В этих процессах Евгений Максимович видел особую роль для России – как одного из столпов системы стратегического сдерживания и как страны с колоссальными возможностями для экономического и технологического развития, способную стать стабилизатором международной системы и одновременно – одним из флагманов ее дальнейшего развития. При этом Примаков жестко указывал, что «модернизация, которая ставит своей целью выведение России на уровень производительных сил и высших достижений общественного развития, свойственных нынешнему технологическому укладу, не означает необходимости «раствориться» нашей стране в западном мире, который в целом достиг этого уклада». Этот упор на многовекторность, часто путаемый критиками с антиамериканизмом или в более широком смысле – антизападничеством, на деле отражает объективные потребности России в диверсификации связей, а мира в более прочной полицентричности. Показательно, что и выбор более слабой в геополитическом плане, но технологичной Европы в рамках ЕС, по сей день многими отстаиваемый, не казался Примакову панацеей. «Существует близкая, но несколько иная идеология выбора Европейского союза в качестве единственного союзника в деле модернизации, что противопоставляется всем остальным направлениям, в том числе Китаю. Считаю, что многовекторная политика намного плодотворнее для модернизации России».

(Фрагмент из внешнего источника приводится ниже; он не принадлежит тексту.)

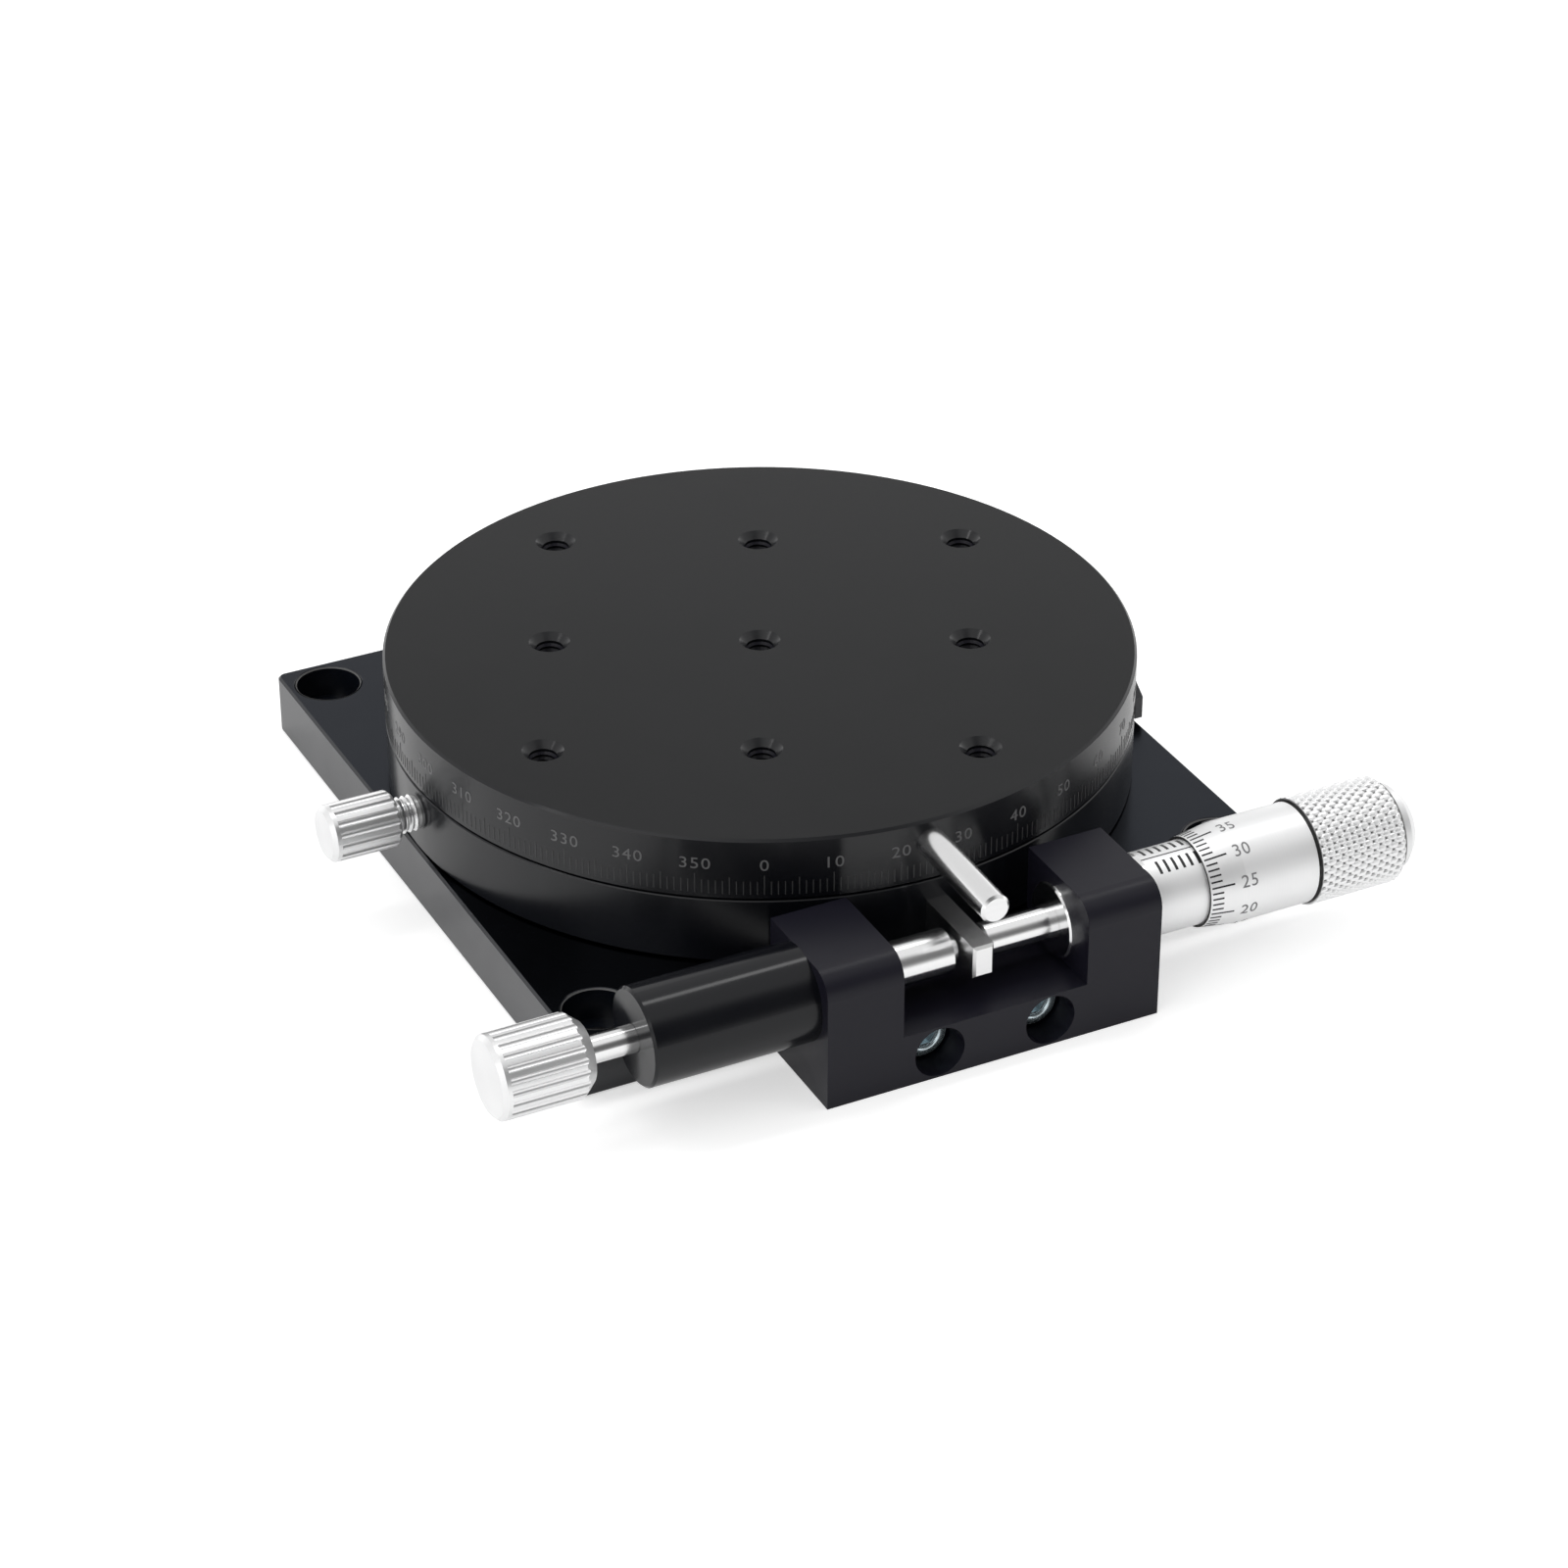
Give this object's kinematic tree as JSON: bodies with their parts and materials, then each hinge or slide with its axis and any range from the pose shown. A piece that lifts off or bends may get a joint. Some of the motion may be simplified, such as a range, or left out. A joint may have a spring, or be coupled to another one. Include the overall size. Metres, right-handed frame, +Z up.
{
  "type": "manual rotation stage",
  "caption": "Low square-based rotation stage with a round tapped table, degree scale, turning pin, clamp screw and a micrometer fine drive against a sprung plunger.",
  "frame": {"origin": "on the turning axis, in the plane of the base's underside", "axes": "+Z up along the turning axis, +X along the micrometer towards its thimble, -Y towards the micrometer bracket"},
  "size_m": [0.1152, 0.1054, 0.024],
  "materials": {
    "black_anodised": "satin",
    "satin_chrome": "satin",
    "polished_steel": "polished",
    "steel": "machined",
    "bearing_steel": "polished",
    "screw_steel": "zinc plated",
    "brass": "machined",
    "white_plastic": "matte"
  },
  "bodies": {
    "base": {"base_plate": "black_anodised", "center_hub": "steel", "hub_screws": "screw_steel", "bearing_inner_race": "bearing_steel", "race_clamp_plate": "steel", "race_clamp_screws": "screw_steel", "slip_ring": "white_plastic", "micrometer_bracket": "black_anodised", "bracket_screws": "screw_steel", "spring_barrel": "black_anodised", "return_spring": "bearing_steel", "micrometer_stem": "satin_chrome", "graduated_sleeve": "satin_chrome", "feed_nut": "brass", "stem_lock_nut": "polished_steel", "index_plate": "black_anodised", "index_screws": "screw_steel"},
    "fine_ring": {"clamp_ring": "black_anodised", "tangent_arm": "polished_steel", "arm_dowel": "bearing_steel"},
    "table": {"rotary_table": "black_anodised", "turning_pin": "polished_steel", "bearing_outer_race": "bearing_steel", "race_retainer": "steel", "retainer_screws": "screw_steel"},
    "cage": {"ball_cage": "brass", "bearing_balls": "bearing_steel"},
    "plunger_unit": {"plunger": "polished_steel", "plunger_rod": "polished_steel", "pull_knob": "satin_chrome"},
    "spindle": {"micrometer_spindle": "polished_steel"},
    "thimble_unit": {"thimble": "satin_chrome", "thimble_grip": "satin_chrome", "end_cap": "satin_chrome"},
    "pad": {"brake_pad": "brass"},
    "clamp_knob": {"clamp_screw": "satin_chrome"}
  },
  "joints": [
    {"name": "fine_rotation", "type": "hinge", "parent": "base", "child": "fine_ring", "pos_m": [0, 0, 0.012], "axis": [0, 0, 1], "range_deg": [-5, 5]},
    {"name": "table_spin", "type": "hinge", "parent": "fine_ring", "child": "table", "pos_m": [0, 0, 0.02], "axis": [0, 0, 1], "continuous": true},
    {"name": "cage_spin", "type": "hinge", "parent": "base", "child": "cage", "pos_m": [0, 0, 0.0133], "axis": [0, 0, 1], "continuous": true},
    {"name": "spindle_slide", "type": "slide", "parent": "base", "child": "spindle", "axis": [1, 0, 0], "range_m": [-0.00454, 0.00454]},
    {"name": "thimble_turn", "type": "hinge", "parent": "spindle", "child": "thimble_unit", "pos_m": [0.045, -0.052, 0.0115], "axis": [1, 0, 0], "range_deg": [-3270, 3270]},
    {"name": "plunger_slide", "type": "slide", "parent": "base", "child": "plunger_unit", "axis": [1, 0, 0], "range_m": [-0.00455, 0.00455], "deforming": ["return_spring"]},
    {"name": "clamp_travel", "type": "slide", "parent": "fine_ring", "child": "pad", "axis": [1, 0, 0], "range_m": [0, 0.0003]},
    {"name": "clamp_turn", "type": "hinge", "parent": "pad", "child": "clamp_knob", "pos_m": [-0.05, 0, 0.0125], "axis": [1, 0, 0], "range_deg": [0, 155]}
  ],
  "couplings": [
    {"joint": "thimble_turn", "follows": "spindle_slide", "rad_per_m": 12566},
    {"joint": "plunger_slide", "follows": "spindle_slide", "ratio": 1},
    {"joint": "fine_rotation", "follows": "spindle_slide", "rad_per_m": 19.182},
    {"joint": "cage_spin", "follows": "table_spin", "ratio": 0.5},
    {"joint": "clamp_turn", "follows": "clamp_travel", "rad_per_m": 8976}
  ]
}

Примаков одним из первых указал на необходимость «разворота» нашей страны на Восток. Такой разворот, несмотря на сохранявшиеся идеологические и политические противоречия Москвы и Пекина, стратегически вызрел уже в 1980-е гг., когда контуры нынешнего глобального перераспределения сил лишь только намечались. Отстаивая необходимость нормализации отношений с Китаем и одновременного поступательного развития отношений с другими ведущими азиатскими странами, Примаков указывал на то, что «сила нашей внешней политики… в максимальном охвате различных государств, и особенно в развитии отношений с азиатскими странами. При такой конфигурации нам будет легче иметь дело и с Западом». При этом Примаков указывал на то, что любой «разворот» на Восток будет бесперспективным без решительной модернизации Сибири и Дальнего Востока. «Не было никакого сомнения ни тогда, ни сейчас, – указывал он, – что будущее России во многом зависит от того, сумеем ли мы поднять эту громадную, богатейшую, но чрезвычайно малонаселенную часть нашей страны».

Теория и политика Примакова и в советский, и в современный российский период были направлены на преодоление противоречий международной системы и создание прочной основы для долгосрочного сотрудничества. «Доверие и сотрудничество, – писал Примаков в 2005 г. – вот два направления, которые могут обеспечить нормальное развитие российско-американских отношений в интересах не только обеих стран, но и всего мира». Альтернативой сотрудничеству ему виделась хаотизация мировой политики, взрывной рост таких неконтролируемых вызовов как международный терроризм и расползание глобальной системы безопасности, включая режим нераспространения ядерного оружия. Многое из этого, в условиях отсутствия реального партнерства между Москвой и Вашингтоном, другими центрами силы, сегодня уже стало реальностью. Именно присущего Примакову умения балансировать между национальными и международными интересами, искать общие точки соприкосновения, видеть лучшее будущее и выбирать оптимальный путь для его достижения по-видимому не хватает нынешним элитам. И именно наличие этих умений позволяет отнести Евгения Максимовича к плеяде блестящих представителей реалисткой мысли, великих дипломатов современности.